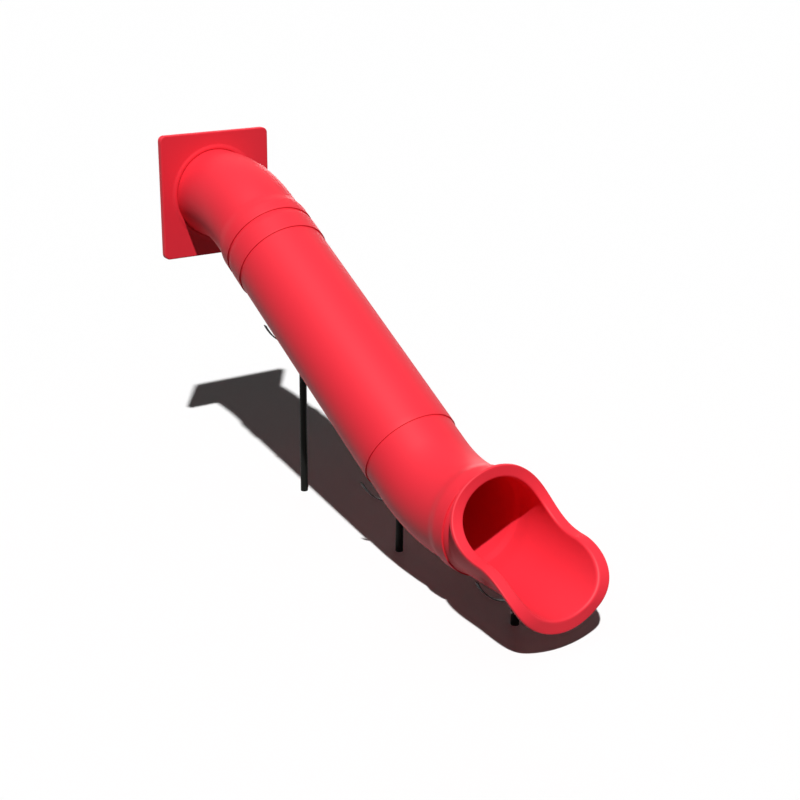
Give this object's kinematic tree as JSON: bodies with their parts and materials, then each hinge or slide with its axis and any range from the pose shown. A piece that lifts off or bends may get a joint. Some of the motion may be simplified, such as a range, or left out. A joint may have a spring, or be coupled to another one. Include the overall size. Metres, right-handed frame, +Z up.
{
  "type": "tube slide",
  "caption": "Closed plastic tube slide with a square entrance panel, straight sloping run, and an open exit chute with a turned-out rim, carried on in-line steel posts.",
  "frame": {"origin": "middle of the entrance panel's back face, the face that bolts to the deck", "axes": "+X the way the rider goes, away from the deck; +Z up; Y across, the object is symmetric about Y = 0"},
  "size_m": [4.8797, 1.0286, 2.8308],
  "materials": {
    "plastic": "moulded polyethylene, satin gloss",
    "zinc": "zinc plated",
    "stainless": "stainless steel",
    "post_paint": "powder coated, near black",
    "band_paint": "powder coated, near black",
    "galvanised": "hot-dip galvanised, dull",
    "rubber": "matt rubber"
  },
  "bodies": {
    "root": {"entrance_panel": "plastic", "panel_inserts": "zinc", "entry_elbow": "plastic", "spacer_tube": "plastic", "main_tube": "plastic", "exit_elbow": "plastic", "exit_chute": "plastic", "joint_screws": "stainless", "post_upper": "post_paint", "post_middle": "post_paint", "post_lower": "post_paint", "stub_upper": "galvanised", "stub_middle": "galvanised", "stub_lower": "galvanised", "band_upper": "band_paint", "band_middle": "band_paint", "band_lower": "band_paint", "post_bolts": "stainless", "post_nuts": "stainless", "riser_middle": "galvanised", "riser_lower": "galvanised", "saddle_middle": "galvanised", "saddle_lower": "galvanised", "pad_upper": "rubber", "pad_middle": "rubber", "pad_lower": "rubber", "saddle_bolts": "stainless", "saddle_nuts": "stainless"}
  },
  "joints": []
}
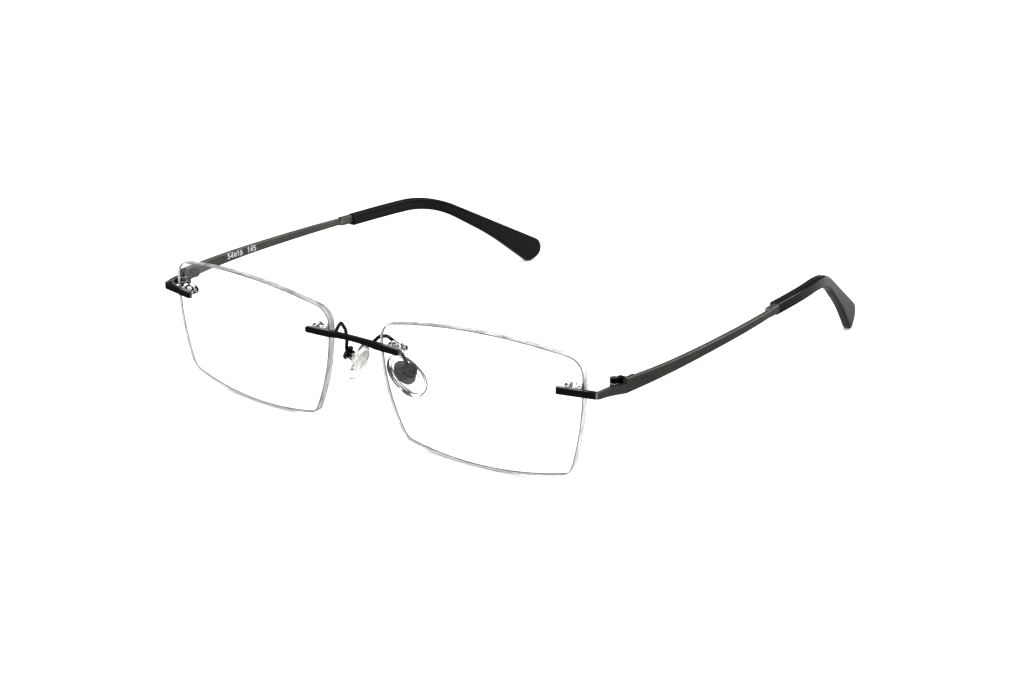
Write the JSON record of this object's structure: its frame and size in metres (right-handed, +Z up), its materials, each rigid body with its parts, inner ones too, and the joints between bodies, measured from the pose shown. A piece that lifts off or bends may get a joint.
☆ ☆ ☆ ☆ ☆
Output every entry shown above, exactly.

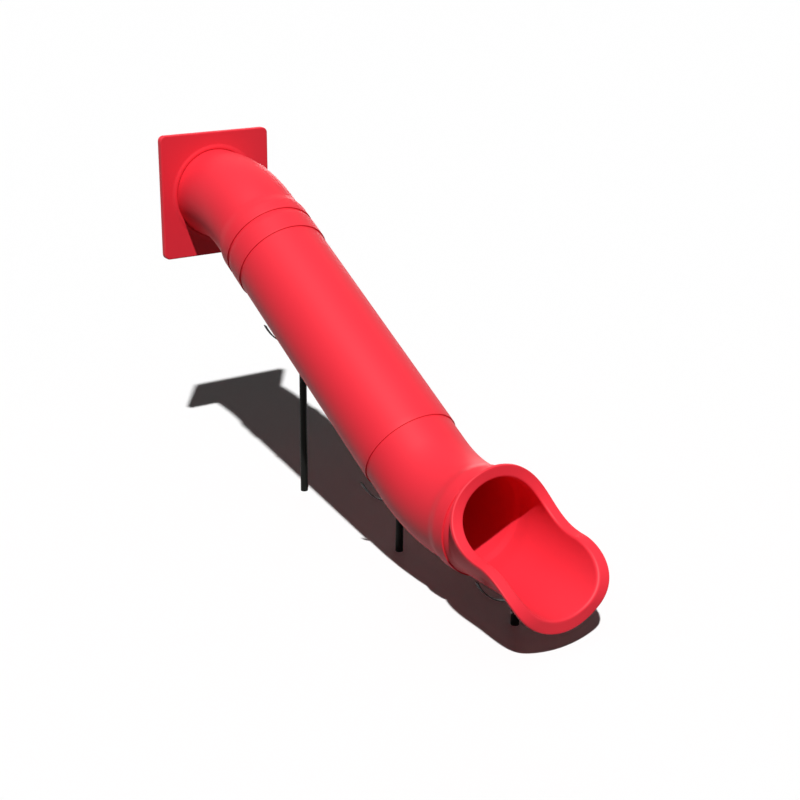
Give this object's kinematic tree as JSON: bodies with their parts and materials, then each hinge or slide with its axis and any range from the pose shown. A piece that lifts off or bends may get a joint. Some of the motion may be simplified, such as a range, or left out. A joint may have a spring, or be coupled to another one. Include the overall size. Metres, right-handed frame, +Z up.
{
  "type": "tube slide",
  "caption": "Closed plastic tube slide with a square entrance panel, straight sloping run, and an open exit chute with a turned-out rim, carried on in-line steel posts.",
  "frame": {"origin": "middle of the entrance panel's back face, the face that bolts to the deck", "axes": "+X the way the rider goes, away from the deck; +Z up; Y across, the object is symmetric about Y = 0"},
  "size_m": [4.8797, 1.0286, 2.8308],
  "materials": {
    "plastic": "moulded polyethylene, satin gloss",
    "zinc": "zinc plated",
    "stainless": "stainless steel",
    "post_paint": "powder coated, near black",
    "band_paint": "powder coated, near black",
    "galvanised": "hot-dip galvanised, dull",
    "rubber": "matt rubber"
  },
  "bodies": {
    "root": {"entrance_panel": "plastic", "panel_inserts": "zinc", "entry_elbow": "plastic", "spacer_tube": "plastic", "main_tube": "plastic", "exit_elbow": "plastic", "exit_chute": "plastic", "joint_screws": "stainless", "post_upper": "post_paint", "post_middle": "post_paint", "post_lower": "post_paint", "stub_upper": "galvanised", "stub_middle": "galvanised", "stub_lower": "galvanised", "band_upper": "band_paint", "band_middle": "band_paint", "band_lower": "band_paint", "post_bolts": "stainless", "post_nuts": "stainless", "riser_middle": "galvanised", "riser_lower": "galvanised", "saddle_middle": "galvanised", "saddle_lower": "galvanised", "pad_upper": "rubber", "pad_middle": "rubber", "pad_lower": "rubber", "saddle_bolts": "stainless", "saddle_nuts": "stainless"}
  },
  "joints": []
}
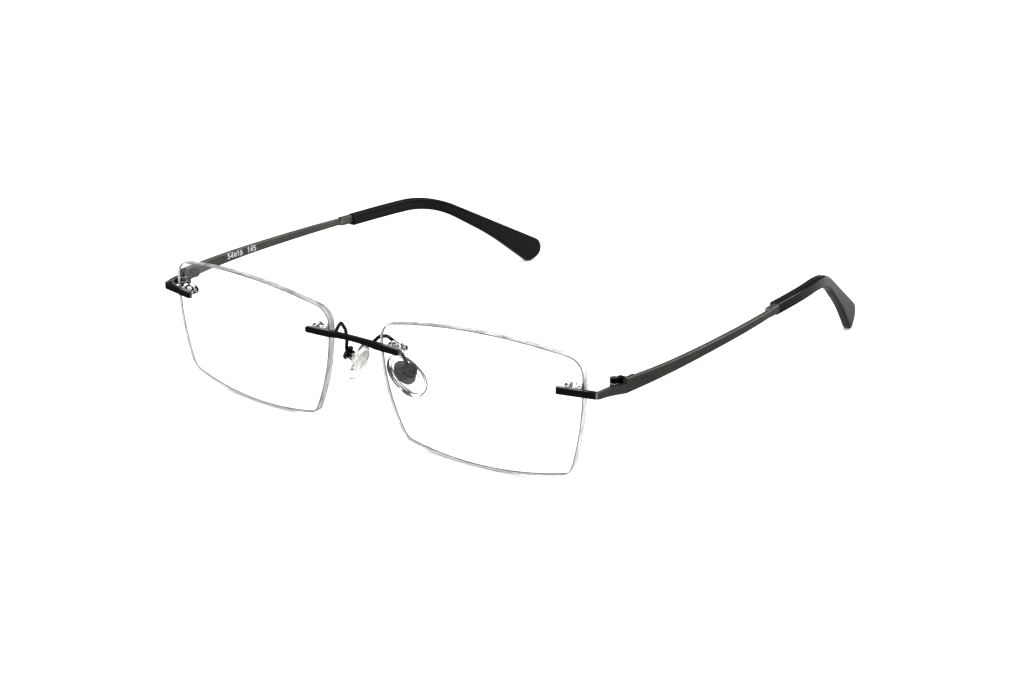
Write the JSON record of this object's structure: its frame and size in metres (right-handed, +Z up), its materials, each rigid body with its parts, inner ones too, and the joints between bodies, measured from the pose shown. A piece that lifts off or bends may get a joint.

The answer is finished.